DO THIS - Reproduce all of the material word for word.
____________________
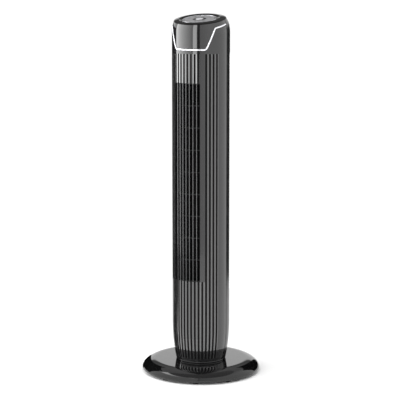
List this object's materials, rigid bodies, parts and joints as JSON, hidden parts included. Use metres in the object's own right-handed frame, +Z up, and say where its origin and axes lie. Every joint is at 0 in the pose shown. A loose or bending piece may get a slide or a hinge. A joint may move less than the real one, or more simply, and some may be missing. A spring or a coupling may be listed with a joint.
{
  "type": "tower fan",
  "caption": "Slim cylindrical tower fan with a ribbed front, a barred outlet window, a sloping round control top with keys, a chrome trim, and a round weighted base it swings on.",
  "frame": {"origin": "centre of the base on the floor", "axes": "+Z up along the swivel axis; the front, with its trim and window, faces -Y; +X is to the right seen from the front"},
  "size_m": [0.336, 0.3359, 1.0166],
  "materials": {
    "gloss_black": "high-gloss moulded black, mirror-like",
    "rear_black": "semi-gloss moulded black",
    "matte_black": "fine-textured moulded black",
    "bright_chrome": "bright plated",
    "silver_plastic": "satin silver with a fine turned grain",
    "steel": "zinc-plated, dull",
    "nylon": "natural white, waxy",
    "black_rubber": "matte",
    "circuit_board": "green solder mask"
  },
  "bodies": {
    "base": {"base_cover": "gloss_black", "base_plate": "matte_black", "ballast_ring": "steel", "foot_01": "black_rubber", "foot_02": "black_rubber", "foot_03": "black_rubber", "foot_04": "black_rubber", "foot_05": "black_rubber", "foot_06": "black_rubber", "foot_07": "black_rubber", "foot_08": "black_rubber", "foot_09": "black_rubber", "foot_10": "black_rubber", "cord_gland": "black_rubber", "base_screw_1": "steel", "base_screw_2": "steel", "base_screw_3": "steel", "turntable_dish": "matte_black", "glide_ring": "nylon", "pivot_nut": "steel"},
    "tower": {"bottom_cap": "gloss_black", "swing_motor": "steel", "front_shell": "gloss_black", "outlet_grid": "matte_black", "head_panel": "gloss_black", "chrome_trim": "bright_chrome", "rear_housing": "rear_black", "housing_screw_1": "steel", "housing_screw_2": "steel", "housing_screw_3": "steel", "housing_screw_4": "steel", "inlet_grille": "matte_black", "handle_pocket": "matte_black", "top_ring": "gloss_black", "control_bezel": "bright_chrome", "control_panel": "silver_plastic", "display_ring": "gloss_black", "control_board": "circuit_board", "blower_motor": "steel", "upper_bearing": "steel", "motor_plate": "matte_black", "bearing_plate": "matte_black", "duct_scroll": "matte_black", "duct_tongue": "matte_black", "run_capacitor": "rear_black", "power_board": "circuit_board"},
    "rotor": {"impeller": "matte_black", "impeller_shaft": "steel"},
    "crank": {"crank": "nylon"},
    "power_key": {"power_key": "silver_plastic"},
    "timer_key": {"timer_key": "silver_plastic"},
    "swing_key": {"swing_key": "silver_plastic"},
    "speed_key": {"speed_key": "silver_plastic"},
    "mode_key": {"mode_key": "silver_plastic"}
  },
  "joints": [
    {"name": "oscillation", "type": "hinge", "parent": "base", "child": "tower", "pos_m": [0, 0, 0.0365], "axis": [0, 0, 1], "range_deg": [-35, 35]},
    {"name": "rotor_spin", "type": "hinge", "parent": "tower", "child": "rotor", "pos_m": [0, 0.012, 0.55], "axis": [0, 0, 1], "continuous": true},
    {"name": "crank_turn", "type": "hinge", "parent": "tower", "child": "crank", "pos_m": [0, 0.034, 0.029], "axis": [0, 0, 1], "range_deg": [-105, 105]},
    {"name": "power_key_press", "type": "slide", "parent": "tower", "child": "power_key", "axis": [0, 0.1736, -0.9848], "range_m": [0, 0.0012], "stiffness_N_per_m": 600},
    {"name": "timer_key_press", "type": "slide", "parent": "tower", "child": "timer_key", "axis": [0, 0.1736, -0.9848], "range_m": [0, 0.001], "stiffness_N_per_m": 600},
    {"name": "swing_key_press", "type": "slide", "parent": "tower", "child": "swing_key", "axis": [0, 0.1736, -0.9848], "range_m": [0, 0.001], "stiffness_N_per_m": 600},
    {"name": "speed_key_press", "type": "slide", "parent": "tower", "child": "speed_key", "axis": [0, 0.1736, -0.9848], "range_m": [0, 0.001], "stiffness_N_per_m": 600},
    {"name": "mode_key_press", "type": "slide", "parent": "tower", "child": "mode_key", "axis": [0, 0.1736, -0.9848], "range_m": [0, 0.001], "stiffness_N_per_m": 600}
  ],
  "couplings": [
    {"joint": "crank_turn", "follows": "oscillation", "ratio": -2.98}
  ]
}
____________________
EXERCISE ANSWER -
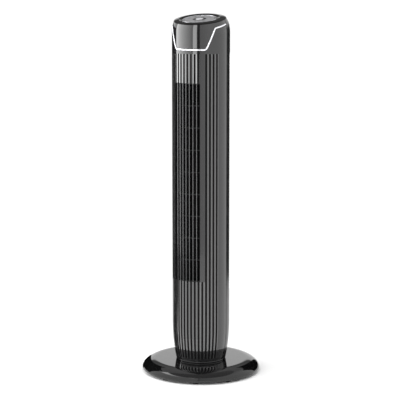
List this object's materials, rigid bodies, parts and joints as JSON, hidden parts included. Use metres in the object's own right-handed frame, +Z up, and say where its origin and axes lie. Every joint is at 0 in the pose shown. A loose or bending piece may get a slide or a hinge. A joint may move less than the real one, or more simply, and some may be missing. A spring or a coupling may be listed with a joint.
{
  "type": "tower fan",
  "caption": "Slim cylindrical tower fan with a ribbed front, a barred outlet window, a sloping round control top with keys, a chrome trim, and a round weighted base it swings on.",
  "frame": {"origin": "centre of the base on the floor", "axes": "+Z up along the swivel axis; the front, with its trim and window, faces -Y; +X is to the right seen from the front"},
  "size_m": [0.336, 0.3359, 1.0166],
  "materials": {
    "gloss_black": "high-gloss moulded black, mirror-like",
    "rear_black": "semi-gloss moulded black",
    "matte_black": "fine-textured moulded black",
    "bright_chrome": "bright plated",
    "silver_plastic": "satin silver with a fine turned grain",
    "steel": "zinc-plated, dull",
    "nylon": "natural white, waxy",
    "black_rubber": "matte",
    "circuit_board": "green solder mask"
  },
  "bodies": {
    "base": {"base_cover": "gloss_black", "base_plate": "matte_black", "ballast_ring": "steel", "foot_01": "black_rubber", "foot_02": "black_rubber", "foot_03": "black_rubber", "foot_04": "black_rubber", "foot_05": "black_rubber", "foot_06": "black_rubber", "foot_07": "black_rubber", "foot_08": "black_rubber", "foot_09": "black_rubber", "foot_10": "black_rubber", "cord_gland": "black_rubber", "base_screw_1": "steel", "base_screw_2": "steel", "base_screw_3": "steel", "turntable_dish": "matte_black", "glide_ring": "nylon", "pivot_nut": "steel"},
    "tower": {"bottom_cap": "gloss_black", "swing_motor": "steel", "front_shell": "gloss_black", "outlet_grid": "matte_black", "head_panel": "gloss_black", "chrome_trim": "bright_chrome", "rear_housing": "rear_black", "housing_screw_1": "steel", "housing_screw_2": "steel", "housing_screw_3": "steel", "housing_screw_4": "steel", "inlet_grille": "matte_black", "handle_pocket": "matte_black", "top_ring": "gloss_black", "control_bezel": "bright_chrome", "control_panel": "silver_plastic", "display_ring": "gloss_black", "control_board": "circuit_board", "blower_motor": "steel", "upper_bearing": "steel", "motor_plate": "matte_black", "bearing_plate": "matte_black", "duct_scroll": "matte_black", "duct_tongue": "matte_black", "run_capacitor": "rear_black", "power_board": "circuit_board"},
    "rotor": {"impeller": "matte_black", "impeller_shaft": "steel"},
    "crank": {"crank": "nylon"},
    "power_key": {"power_key": "silver_plastic"},
    "timer_key": {"timer_key": "silver_plastic"},
    "swing_key": {"swing_key": "silver_plastic"},
    "speed_key": {"speed_key": "silver_plastic"},
    "mode_key": {"mode_key": "silver_plastic"}
  },
  "joints": [
    {"name": "oscillation", "type": "hinge", "parent": "base", "child": "tower", "pos_m": [0, 0, 0.0365], "axis": [0, 0, 1], "range_deg": [-35, 35]},
    {"name": "rotor_spin", "type": "hinge", "parent": "tower", "child": "rotor", "pos_m": [0, 0.012, 0.55], "axis": [0, 0, 1], "continuous": true},
    {"name": "crank_turn", "type": "hinge", "parent": "tower", "child": "crank", "pos_m": [0, 0.034, 0.029], "axis": [0, 0, 1], "range_deg": [-105, 105]},
    {"name": "power_key_press", "type": "slide", "parent": "tower", "child": "power_key", "axis": [0, 0.1736, -0.9848], "range_m": [0, 0.0012], "stiffness_N_per_m": 600},
    {"name": "timer_key_press", "type": "slide", "parent": "tower", "child": "timer_key", "axis": [0, 0.1736, -0.9848], "range_m": [0, 0.001], "stiffness_N_per_m": 600},
    {"name": "swing_key_press", "type": "slide", "parent": "tower", "child": "swing_key", "axis": [0, 0.1736, -0.9848], "range_m": [0, 0.001], "stiffness_N_per_m": 600},
    {"name": "speed_key_press", "type": "slide", "parent": "tower", "child": "speed_key", "axis": [0, 0.1736, -0.9848], "range_m": [0, 0.001], "stiffness_N_per_m": 600},
    {"name": "mode_key_press", "type": "slide", "parent": "tower", "child": "mode_key", "axis": [0, 0.1736, -0.9848], "range_m": [0, 0.001], "stiffness_N_per_m": 600}
  ],
  "couplings": [
    {"joint": "crank_turn", "follows": "oscillation", "ratio": -2.98}
  ]
}